REPUBLIKA.CO.ID, BOGOR -- Presiden RI Joko Widodo menilai, demokrasi di Indonesia sudah kebablasan. Menurut dia, demokrasi kebablasan di Indonesia telah membuka peluang terjadinya praktik artikulasi politik yang ekstrem, seperti liberalisme, radikalisme, fundamentalisme, sektarianisme dan terorisme.
"Ada yang tanya ke saya, apakah demokrasi di Indoenesia sudah kebablasan, saya jawab, ya demokrasi kita sudah kebablasan," ujar Jokowi saat menghadiri acara Pengukuhan dan Pelantikan Ketua Umum beserta jajaran pengurus DPP Partai Hanura di Sentul International Convention Center (SICC), Bogor, Jawa Barat, Rabu (22/2).

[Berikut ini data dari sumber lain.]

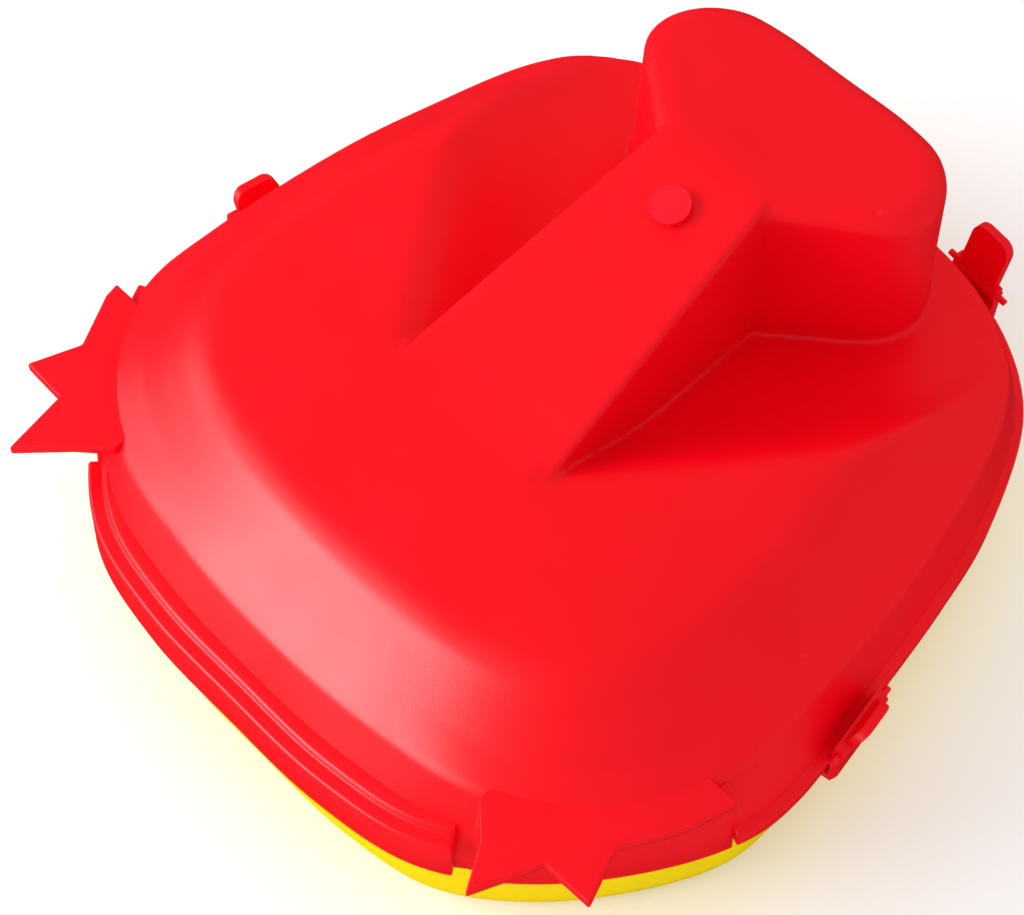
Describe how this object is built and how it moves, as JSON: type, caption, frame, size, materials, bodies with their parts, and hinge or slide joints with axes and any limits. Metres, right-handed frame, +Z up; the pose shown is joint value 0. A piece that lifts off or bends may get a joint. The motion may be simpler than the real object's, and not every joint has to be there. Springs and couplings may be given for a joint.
{
  "type": "sharps container",
  "caption": "Low bench sharps container: domed cover with sloping ridge and hood over a hinged rear inlet, spiked corner plates, rocking clips, shallow tray.",
  "frame": {"origin": "centre of the bounding box at the bottom of the tray", "axes": "+X to the right between the two corner plates, +Y from the front rim towards the hood, +Z up"},
  "size_m": [0.1478, 0.1512, 0.0672],
  "materials": {
    "red_moulding": "satin to glossy moulded plastic with a fine grain",
    "yellow_moulding": "satin moulded plastic",
    "steel_pin": "drawn wire",
    "seal_rubber": "matt"
  },
  "bodies": {
    "container": {"cover_shell": "red_moulding", "base_tray": "yellow_moulding", "perimeter_seal": "seal_rubber", "chute_baffle": "yellow_moulding", "baffle_rivet": "red_moulding", "inlet_lid_pin": "steel_pin", "anti_return_flap_pin": "steel_pin", "latch_left_pin": "red_moulding", "latch_right_pin": "red_moulding", "latch_back_left_pin": "red_moulding", "latch_back_right_pin": "red_moulding"},
    "lid": {"inlet_lid": "red_moulding"},
    "flap": {"anti_return_flap": "yellow_moulding"},
    "left_clip": {"latch_left": "red_moulding"},
    "right_clip": {"latch_right": "red_moulding"},
    "back_left_clip": {"latch_back_left": "red_moulding"},
    "back_right_clip": {"latch_back_right": "red_moulding"}
  },
  "joints": [
    {"name": "lid_hinge", "type": "hinge", "parent": "container", "child": "lid", "pos_m": [0, 0.06156, 0.0546], "axis": [1, 0, 0], "range_deg": [0, 90]},
    {"name": "flap_hinge", "type": "hinge", "parent": "container", "child": "flap", "pos_m": [0, 0.05666, 0.0572], "axis": [1, 0, 0], "range_deg": [-60, 0]},
    {"name": "left_clip_rock", "type": "hinge", "parent": "container", "child": "left_clip", "pos_m": [-0.07079, -0.00707, 0.0249], "axis": [0.1564, 0.9877, 0], "range_deg": [0, 28]},
    {"name": "right_clip_rock", "type": "hinge", "parent": "container", "child": "right_clip", "pos_m": [0.07079, -0.00707, 0.0249], "axis": [0.1564, -0.9877, 0], "range_deg": [0, 28]},
    {"name": "back_left_clip_rock", "type": "hinge", "parent": "container", "child": "back_left_clip", "pos_m": [-0.02815, 0.07245, 0.0249], "axis": [0.9903, 0.1392, 0], "range_deg": [0, 28]},
    {"name": "back_right_clip_rock", "type": "hinge", "parent": "container", "child": "back_right_clip", "pos_m": [0.02815, 0.07245, 0.0249], "axis": [0.9903, -0.1392, 0], "range_deg": [0, 28]}
  ]
}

Jokowi mengatakan, penyimpangan praktik demokrasi itu nyata. Seperti yang dapat dilihat saat ini, kata dia, banyak sekali ujaran kebencian, fitnah, saling memaki, dan menghujat.
"Seperti kita lihat saat ini, ada politisasi SARA (suku, agama, ras, dan antargolongan), ini harus kita ingatkan, hindari, Banyaknya kebencian, fitnah, saling memaki, menghujat yang kalau kita teruskan bisa menjurus pada pecah belah bangsa kita," kata Jokowi.
Tetapi, ia juga meyakini demokrasi kebablasan ini menjadi ujian yang bisa menguatkan kerekatan bangsa. Dengan catatan, ujian itu nantinya bisa dilalui dengan baik.
"Kalau bisa kita lalui dengan baik akan menjadikan kita dewasa, semakin matang, tahan uji. Bukan justru melemahkan," ujarnya.